The exercise: Go through the records and show each line where the word "This" occurs.

Supplied records:
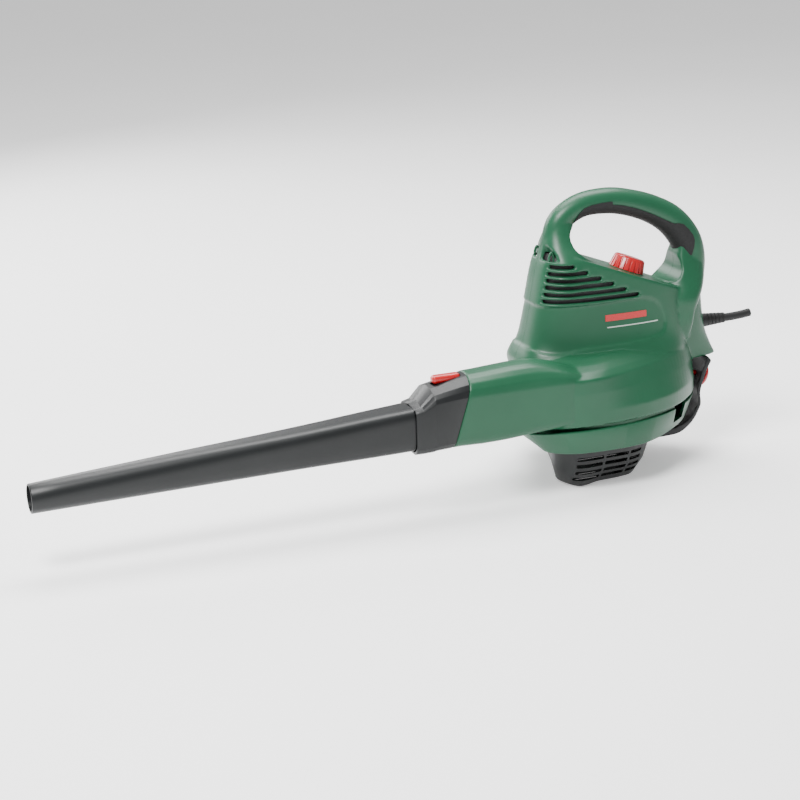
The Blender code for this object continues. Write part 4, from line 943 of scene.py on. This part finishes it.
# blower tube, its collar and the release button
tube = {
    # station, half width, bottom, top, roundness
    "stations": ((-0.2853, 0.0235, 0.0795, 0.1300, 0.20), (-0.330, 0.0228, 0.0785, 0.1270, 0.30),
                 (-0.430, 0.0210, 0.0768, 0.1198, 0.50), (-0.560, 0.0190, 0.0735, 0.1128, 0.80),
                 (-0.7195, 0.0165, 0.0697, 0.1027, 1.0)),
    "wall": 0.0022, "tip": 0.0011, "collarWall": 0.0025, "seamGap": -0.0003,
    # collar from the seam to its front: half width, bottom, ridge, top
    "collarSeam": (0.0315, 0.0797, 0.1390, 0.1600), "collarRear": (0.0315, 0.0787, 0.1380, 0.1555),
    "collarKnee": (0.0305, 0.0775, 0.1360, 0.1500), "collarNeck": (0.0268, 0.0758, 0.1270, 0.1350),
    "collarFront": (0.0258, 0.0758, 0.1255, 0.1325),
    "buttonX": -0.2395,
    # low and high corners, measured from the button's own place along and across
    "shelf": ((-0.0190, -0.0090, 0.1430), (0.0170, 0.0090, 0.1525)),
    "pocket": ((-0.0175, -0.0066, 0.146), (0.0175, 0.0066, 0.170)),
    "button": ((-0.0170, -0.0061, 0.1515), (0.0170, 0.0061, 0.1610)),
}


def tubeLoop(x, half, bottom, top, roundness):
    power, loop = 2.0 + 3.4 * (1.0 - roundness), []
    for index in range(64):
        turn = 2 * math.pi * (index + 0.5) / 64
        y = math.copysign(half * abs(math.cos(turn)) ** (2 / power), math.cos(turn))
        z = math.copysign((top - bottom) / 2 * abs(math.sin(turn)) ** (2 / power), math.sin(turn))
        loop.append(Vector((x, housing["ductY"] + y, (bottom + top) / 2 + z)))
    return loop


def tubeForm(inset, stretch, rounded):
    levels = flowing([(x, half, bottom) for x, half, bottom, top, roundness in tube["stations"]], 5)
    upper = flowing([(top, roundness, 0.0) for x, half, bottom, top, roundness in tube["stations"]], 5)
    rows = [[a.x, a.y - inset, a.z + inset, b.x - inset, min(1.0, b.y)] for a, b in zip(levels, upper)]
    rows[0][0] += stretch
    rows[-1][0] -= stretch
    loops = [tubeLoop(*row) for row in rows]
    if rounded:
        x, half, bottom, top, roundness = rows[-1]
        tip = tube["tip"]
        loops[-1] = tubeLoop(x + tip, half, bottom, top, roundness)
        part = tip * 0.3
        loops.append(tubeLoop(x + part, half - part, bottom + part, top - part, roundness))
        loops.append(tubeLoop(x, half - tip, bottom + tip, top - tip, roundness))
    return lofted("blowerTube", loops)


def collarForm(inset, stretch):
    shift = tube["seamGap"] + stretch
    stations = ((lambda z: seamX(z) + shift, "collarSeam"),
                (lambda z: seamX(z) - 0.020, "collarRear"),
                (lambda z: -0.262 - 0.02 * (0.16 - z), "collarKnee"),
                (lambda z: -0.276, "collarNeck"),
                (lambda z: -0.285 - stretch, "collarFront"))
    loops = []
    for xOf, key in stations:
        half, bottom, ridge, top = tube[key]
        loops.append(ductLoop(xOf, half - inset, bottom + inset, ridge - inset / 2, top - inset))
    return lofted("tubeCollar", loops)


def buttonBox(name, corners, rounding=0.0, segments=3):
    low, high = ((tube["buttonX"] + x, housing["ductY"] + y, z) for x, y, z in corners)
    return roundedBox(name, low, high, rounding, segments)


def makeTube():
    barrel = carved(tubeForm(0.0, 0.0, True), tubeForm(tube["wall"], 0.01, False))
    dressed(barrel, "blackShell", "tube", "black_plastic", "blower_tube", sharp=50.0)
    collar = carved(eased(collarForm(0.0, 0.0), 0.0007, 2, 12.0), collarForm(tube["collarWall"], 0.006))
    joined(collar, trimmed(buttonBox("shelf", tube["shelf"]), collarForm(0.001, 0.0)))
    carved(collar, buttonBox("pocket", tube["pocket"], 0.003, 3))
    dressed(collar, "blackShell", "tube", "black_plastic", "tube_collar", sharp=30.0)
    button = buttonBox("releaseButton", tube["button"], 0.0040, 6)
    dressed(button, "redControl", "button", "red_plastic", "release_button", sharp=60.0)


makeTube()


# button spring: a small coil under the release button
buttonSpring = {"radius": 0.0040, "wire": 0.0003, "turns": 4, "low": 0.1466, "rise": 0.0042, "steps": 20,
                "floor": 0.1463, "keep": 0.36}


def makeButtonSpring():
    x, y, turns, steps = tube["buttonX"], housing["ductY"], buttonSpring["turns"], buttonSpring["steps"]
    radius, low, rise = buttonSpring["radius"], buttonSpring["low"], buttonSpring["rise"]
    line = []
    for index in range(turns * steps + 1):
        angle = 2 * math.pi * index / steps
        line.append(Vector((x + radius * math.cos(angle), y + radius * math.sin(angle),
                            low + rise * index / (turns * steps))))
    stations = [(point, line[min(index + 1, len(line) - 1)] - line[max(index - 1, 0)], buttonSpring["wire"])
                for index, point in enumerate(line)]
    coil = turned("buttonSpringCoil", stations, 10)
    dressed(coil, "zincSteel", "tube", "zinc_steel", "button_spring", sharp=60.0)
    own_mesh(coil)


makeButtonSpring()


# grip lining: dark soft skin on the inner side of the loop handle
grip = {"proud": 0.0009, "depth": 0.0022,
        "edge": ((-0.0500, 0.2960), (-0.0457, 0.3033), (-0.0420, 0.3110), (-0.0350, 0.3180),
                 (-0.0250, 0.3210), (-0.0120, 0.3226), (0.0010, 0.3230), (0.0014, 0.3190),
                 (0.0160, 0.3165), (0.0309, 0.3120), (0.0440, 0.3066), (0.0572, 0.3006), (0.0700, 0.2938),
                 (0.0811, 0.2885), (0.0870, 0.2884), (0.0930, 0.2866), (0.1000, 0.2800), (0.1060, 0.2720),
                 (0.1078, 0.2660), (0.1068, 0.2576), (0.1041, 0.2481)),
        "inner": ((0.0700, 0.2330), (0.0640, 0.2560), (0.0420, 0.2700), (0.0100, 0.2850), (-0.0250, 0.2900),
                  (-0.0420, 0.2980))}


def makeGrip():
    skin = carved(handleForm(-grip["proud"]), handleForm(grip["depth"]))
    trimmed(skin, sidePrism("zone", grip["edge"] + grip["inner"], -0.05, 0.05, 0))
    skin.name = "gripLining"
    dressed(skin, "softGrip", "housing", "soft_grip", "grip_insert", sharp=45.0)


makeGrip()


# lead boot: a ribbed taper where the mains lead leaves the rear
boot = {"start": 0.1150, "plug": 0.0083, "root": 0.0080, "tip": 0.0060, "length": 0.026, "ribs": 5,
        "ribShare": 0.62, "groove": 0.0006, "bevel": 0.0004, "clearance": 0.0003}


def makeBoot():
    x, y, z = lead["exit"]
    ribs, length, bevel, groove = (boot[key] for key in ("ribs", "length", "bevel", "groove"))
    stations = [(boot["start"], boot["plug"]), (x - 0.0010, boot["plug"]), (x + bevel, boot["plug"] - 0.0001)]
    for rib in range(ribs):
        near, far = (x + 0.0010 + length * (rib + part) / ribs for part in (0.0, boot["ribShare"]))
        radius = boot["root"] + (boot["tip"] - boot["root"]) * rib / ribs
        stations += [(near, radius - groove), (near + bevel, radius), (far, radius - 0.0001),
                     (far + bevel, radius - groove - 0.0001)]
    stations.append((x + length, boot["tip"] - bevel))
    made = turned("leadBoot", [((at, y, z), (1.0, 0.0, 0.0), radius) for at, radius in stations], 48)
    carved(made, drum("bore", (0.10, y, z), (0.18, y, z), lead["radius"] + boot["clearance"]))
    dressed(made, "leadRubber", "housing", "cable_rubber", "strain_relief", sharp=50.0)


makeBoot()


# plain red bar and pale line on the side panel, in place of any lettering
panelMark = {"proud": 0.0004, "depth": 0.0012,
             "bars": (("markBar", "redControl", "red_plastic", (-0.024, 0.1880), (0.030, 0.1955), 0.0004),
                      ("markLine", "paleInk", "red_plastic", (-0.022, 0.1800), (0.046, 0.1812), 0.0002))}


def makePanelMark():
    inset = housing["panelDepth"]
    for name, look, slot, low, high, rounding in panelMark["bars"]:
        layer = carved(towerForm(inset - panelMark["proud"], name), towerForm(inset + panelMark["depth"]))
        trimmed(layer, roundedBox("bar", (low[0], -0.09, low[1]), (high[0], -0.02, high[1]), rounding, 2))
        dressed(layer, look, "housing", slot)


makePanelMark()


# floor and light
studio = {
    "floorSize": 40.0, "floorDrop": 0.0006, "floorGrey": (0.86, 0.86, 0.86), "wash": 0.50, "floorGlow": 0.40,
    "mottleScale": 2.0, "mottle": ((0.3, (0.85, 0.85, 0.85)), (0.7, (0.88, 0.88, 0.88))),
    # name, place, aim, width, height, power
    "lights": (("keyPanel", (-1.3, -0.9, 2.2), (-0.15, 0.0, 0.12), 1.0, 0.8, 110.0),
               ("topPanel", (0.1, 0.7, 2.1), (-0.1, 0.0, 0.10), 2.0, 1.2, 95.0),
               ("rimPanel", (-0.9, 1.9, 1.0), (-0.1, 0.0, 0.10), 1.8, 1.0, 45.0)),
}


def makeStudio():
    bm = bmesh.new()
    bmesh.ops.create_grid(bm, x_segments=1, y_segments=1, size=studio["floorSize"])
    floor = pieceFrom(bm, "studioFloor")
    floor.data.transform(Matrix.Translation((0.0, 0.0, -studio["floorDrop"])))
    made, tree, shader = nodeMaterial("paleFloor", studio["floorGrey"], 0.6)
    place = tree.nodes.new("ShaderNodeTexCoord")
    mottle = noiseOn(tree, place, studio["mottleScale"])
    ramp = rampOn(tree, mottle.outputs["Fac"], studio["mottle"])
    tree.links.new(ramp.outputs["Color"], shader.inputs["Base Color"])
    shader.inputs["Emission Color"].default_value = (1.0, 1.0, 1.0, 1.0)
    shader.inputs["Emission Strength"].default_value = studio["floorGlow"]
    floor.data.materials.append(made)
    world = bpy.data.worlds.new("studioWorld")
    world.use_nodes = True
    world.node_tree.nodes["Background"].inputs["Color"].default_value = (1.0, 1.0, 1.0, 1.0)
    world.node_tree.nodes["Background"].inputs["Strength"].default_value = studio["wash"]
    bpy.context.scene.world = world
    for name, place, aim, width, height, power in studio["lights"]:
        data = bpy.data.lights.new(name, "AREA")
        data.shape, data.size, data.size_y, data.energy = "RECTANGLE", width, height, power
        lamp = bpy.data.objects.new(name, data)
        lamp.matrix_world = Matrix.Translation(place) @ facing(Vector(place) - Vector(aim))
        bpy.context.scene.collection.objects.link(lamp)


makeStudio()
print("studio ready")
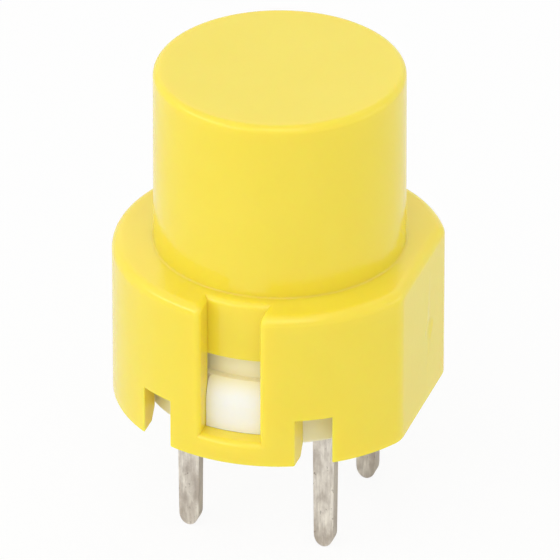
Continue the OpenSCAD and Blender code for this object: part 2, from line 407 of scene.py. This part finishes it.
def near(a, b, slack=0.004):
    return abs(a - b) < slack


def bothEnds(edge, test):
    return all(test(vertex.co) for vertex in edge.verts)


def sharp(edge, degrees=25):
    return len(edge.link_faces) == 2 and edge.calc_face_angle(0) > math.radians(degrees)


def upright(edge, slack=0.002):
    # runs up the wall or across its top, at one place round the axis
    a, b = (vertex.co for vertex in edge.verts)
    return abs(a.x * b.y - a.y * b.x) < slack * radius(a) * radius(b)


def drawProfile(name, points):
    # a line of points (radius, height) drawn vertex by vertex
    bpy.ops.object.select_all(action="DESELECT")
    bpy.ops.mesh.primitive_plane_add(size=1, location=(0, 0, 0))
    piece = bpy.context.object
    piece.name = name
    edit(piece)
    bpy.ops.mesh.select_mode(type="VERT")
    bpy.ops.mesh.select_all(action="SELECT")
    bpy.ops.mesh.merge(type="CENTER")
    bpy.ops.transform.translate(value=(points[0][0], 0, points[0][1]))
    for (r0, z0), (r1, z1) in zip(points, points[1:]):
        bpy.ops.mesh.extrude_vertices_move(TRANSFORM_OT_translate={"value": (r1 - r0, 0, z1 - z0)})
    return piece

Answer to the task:
The Blender code for this object continues. Write part 4, from line 943 of scene.py on. This part finishes it.
Continue the OpenSCAD and Blender code for this object: part 2, from line 407 of scene.py. This part finishes it.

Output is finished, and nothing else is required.